Esses dados, no entanto, tendem a ser diferentes da realidade encontrada pelas empresas.
“Um dos maiores riscos desse projeto de saneamento para o concessionário é o risco dos dados de partida informados no edital serem muito diferentes dos da prática”, diz Ribeiro. Isso pode impactar, por exemplo, os índices de perda de água, o cadastro de clientes e a cobertura de abastecimento –informações fundamentais para que as empresas calculem a viabilidade econômica da concessão.
“O problema não é a falta de dados, porque essa é a realidade do Brasil; o problema é não saber que esses dados não são confiáveis. E um jeito de trabalhar isso é alocar esse risco ao poder concedente”, afirma Ribeiro.
No leilão do Pará, o governo estipulou que o concessionário assumirá o risco se a diferença nos dados de cobertura for até de 15% –se a discrepância for maior, o estado assumirá os custos de um reequilíbrio do contrato.
“Na nossa modelagem, a gente não prevê aumento tarifário; a gente prevê manutenção. Mas os pedidos de reequilíbrio podem acontecer e uma prevenção do governo do estado é a criação de fundo de estabilidade tarifária, para que caso haja pedido de reequilíbrio isso não afete o consumidor”, afirma Ricardo Sefer, procurador-geral do Pará. Esse fundo será abastecido com 10% da outorga mínima de cada bloco, o que dá R$ 150 milhões.

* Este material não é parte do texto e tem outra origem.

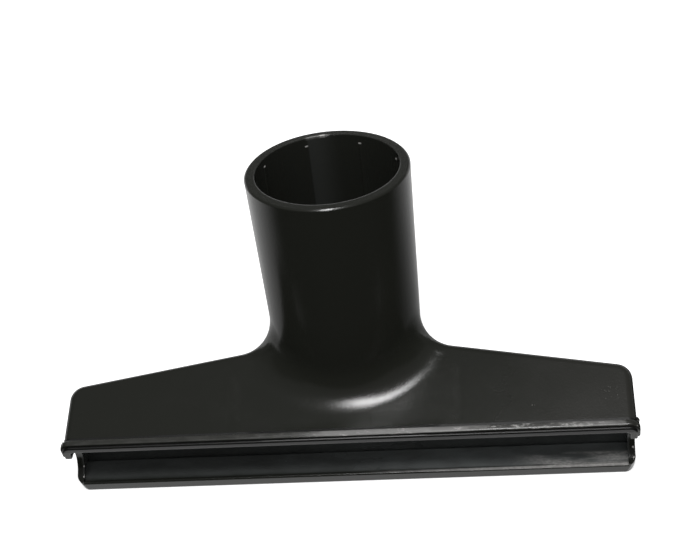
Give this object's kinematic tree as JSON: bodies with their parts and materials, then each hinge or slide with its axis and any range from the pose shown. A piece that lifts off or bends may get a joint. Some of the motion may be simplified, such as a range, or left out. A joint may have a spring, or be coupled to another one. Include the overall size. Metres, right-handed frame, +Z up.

Sefer defende, no entanto, que a falta de dados exatos não foi o que afugentou as empresas do bloco C. “O Pará é um estado da Amazônia com particularidades e isso naturalmente gera desafios porque é muito fácil ver um paraense com um curso de água muito próximo de casa, mas o desafio é como interagir com essa água”, diz.
“Mas a falta de dados é uma realidade do Brasil; estimo te dizer que nem nos países avançados em saneamento eu os dados tenham precisão de 100%”, diz.